RIO — Letras de funk como “um tapinha não dói” podem até ser de mau gosto, mas não incitam a violência, de acordo com decisão do Tribunal Regional Federal da 4ª Região, publicada nesta semana. O TRF4 absolveu a Furacão 2000, responsável pela música “Um tapinha não dói”. A empresa havia sido condenada em primeira instância a pagar R$ 500 mil de indenização por danos morais para o Fundo Federal de Defesa dos Direitos. O processo envolvia também o hit sertanejo "Tapa na cara".
A ação foi movida em 2003 pelo Ministério Público Federal (MPF) e pela Themis Assessoria Jurídica e Estudos de Gênero, sob o argumento de que as letras banalizam a violência contra a mulher, transmitem visão preconceituosa contra a imagem da mulher e seu papel social, e dividem as mulheres em “boas” e “más” conforme sua conduta sexual.
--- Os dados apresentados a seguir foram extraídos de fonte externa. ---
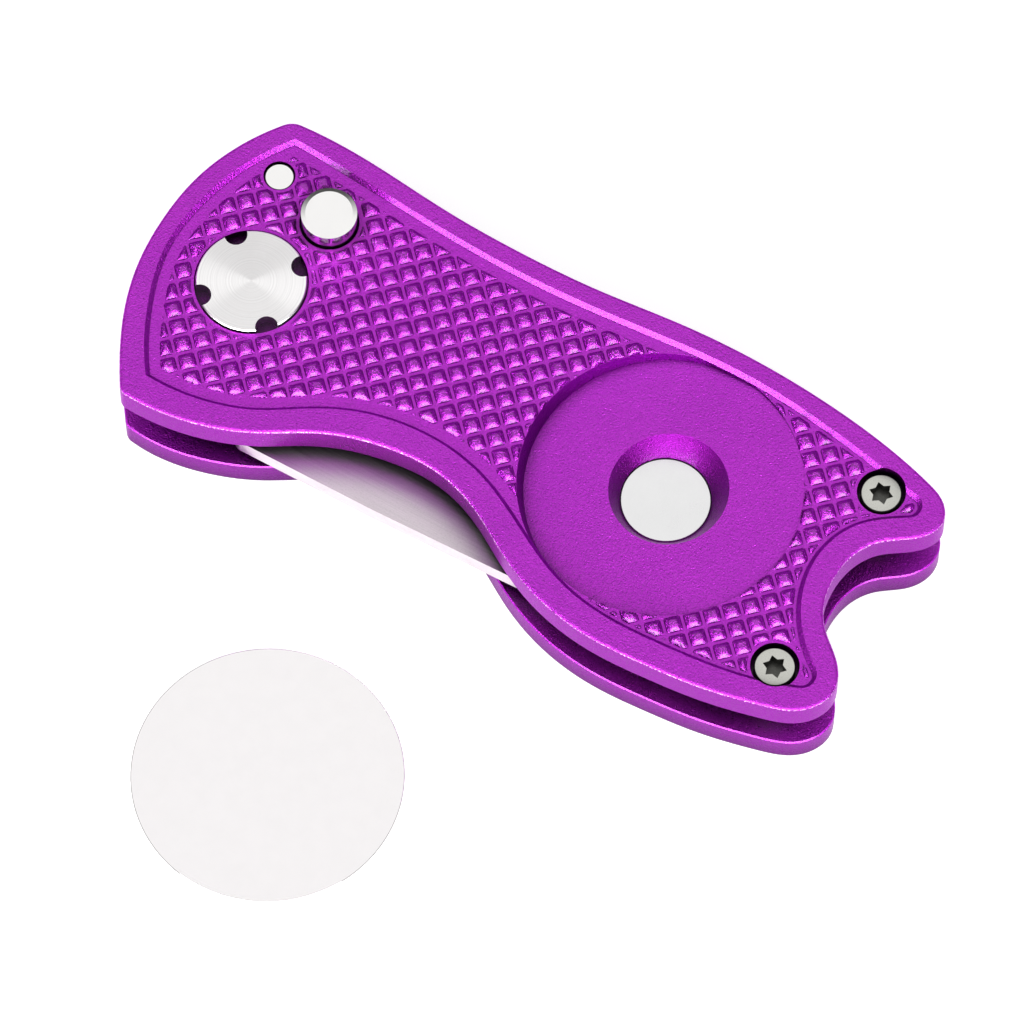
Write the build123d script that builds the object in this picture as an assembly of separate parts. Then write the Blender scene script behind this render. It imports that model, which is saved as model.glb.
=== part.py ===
from build123d import *
import math
import os

# Folding divot repair tool: two aluminium scales, a two-prong fork that swings out of
# the slot between them, a push-button lock, and a magnetic seat for a loose ball marker.
# Millimetres.  +X runs from the fork pivot to the tail, +Y to the back edge, +Z up.
# The origin is on the pivot axis, in the plane that the tool lies on.

# ---- driving dimensions -------------------------------------------------------------
TOTAL_THICKNESS = 10.6
SCALE_THICKNESS = 3.1
EDGE_ROUND = 0.3            # rounding of each scale's outer edge
INNER_EDGE_BREAK = 0.12     # small chamfer of the edges that face the slot
FIELD_DEPTH = 0.45          # grip field below the flat rim
FIELD_BEVEL = 0.4

SEAT_CENTRE = (42.05, 1.75)  # ball marker seat, its floor rising to the back and the tail
SEAT_RADIUS = 12.6
SEAT_DEPTH = 1.45            # of the floor's middle, below the rim
SEAT_RISE = (0.063, 0.044)   # slope of the floor along +X and +Y
SEAT_WALL_SPREAD = 0.24      # the wall leans outwards by this much of its height
SEAT_CUTTER_HEIGHT = 4.0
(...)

No recurso julgado esta semana, o desembargador federal Cândido Alfredo Silva Leal Júnior afirma que não há prova psicológica, sociológica, antropológica, política ou técnica de que letras de “mau gosto” possam gerar sentimentos negativos em relação às mulheres.
“O que importa considerar é que o contido nas letras não parece atentar contra as liberdades individuais ou contra os direitos das mulheres e dos cidadãos brasileiros, não configurando hipóteses de violência contra a mulher”, escreveu o desembargador em seu voto.
Rômulo Costa, produtor da Furacão 2000, comemorou a notícia, mas lamentou a lentidão da justiça.
— Para mim foi uma grata surpresa, imagina se tivéssemos de pagar o valor da demanda. Corrigido, chegaria perto de R$ 3 milhões. É uma questão de liberdade de expressão, felizmente a justiça não falha, mas é um pouco lenta. Estamos hoje em meio a uma briga judicial que impede os garotos do grupo MC Federado e os Lelek’s de se apresentarem, sob pena de multa de R$ 100 mil. Isso é um prejuízo que não tem reparação. São garotos humildes, como todos do funk. Se estivessem fazendo shows hoje estariam faturando no mínimo R$ 200 mil por mês.
Representante da Themis, a advogada Denise Dora concorda com a crítica de Rômulo em relação à morosidade da justiça, mas por outros motivos:
— Em alguns casos essa morosidade é uma estratégia da justiça, porque afasta dos holofotes. É uma pena que essa discussão tenha sido adiada por dez anos — afirma Denise, garantindo que a organização vai apelar na Justiça, apesar de ainda não ter tido acesso à íntegra do acórdão. — O objetivo desta ação foi mostrar que a violência não é algo natural, é uma prática que vem de uma construção cultural. Foi um processo emblemático, porque não dá pra ter uma música que naturalize o fato de se bater em uma mulher.
Segundo a assessoria do TRF4, o desembargador frisou que o Judiciário deve levar em consideração o contexto social no qual as músicas foram criadas.
“Estamos falando de gêneros musicais como o funk e o pagode, que têm outras origens, se baseiam em outros princípios, são frutos de outra realidade. Estamos diante de gêneros musicais das camadas mais marginalizadas, de formas de expressão artística que não têm o refinamento da música erudita, mas que têm forte apelo popular. Não importa se gostamos ou não desses ritmos. Eles existem e são formas de expressão de mundos brasileiros, falam do Brasil de muitos brasileiros”, observou.
Por coincidência, a decisão do TRF4 saiu no mesmo dia em que o ator Dado Dolabella foi absolvido pela justiça pela agressão contra a ex-namorada e atriz Luana Piovani.
— A Lei Maria da Penha cria um movimento de responsabilidade do Estado de punição da violência. Mulheres que se sentiam intimidadas hoje acusam quando apanham — avalia a advogada Denise Dora Com isso, há um movimento de volta como essas decisões judiciais. Há uma migração da violência de geração para geração que deve ser alvo de debate da sociedade, com mediação do judiciário.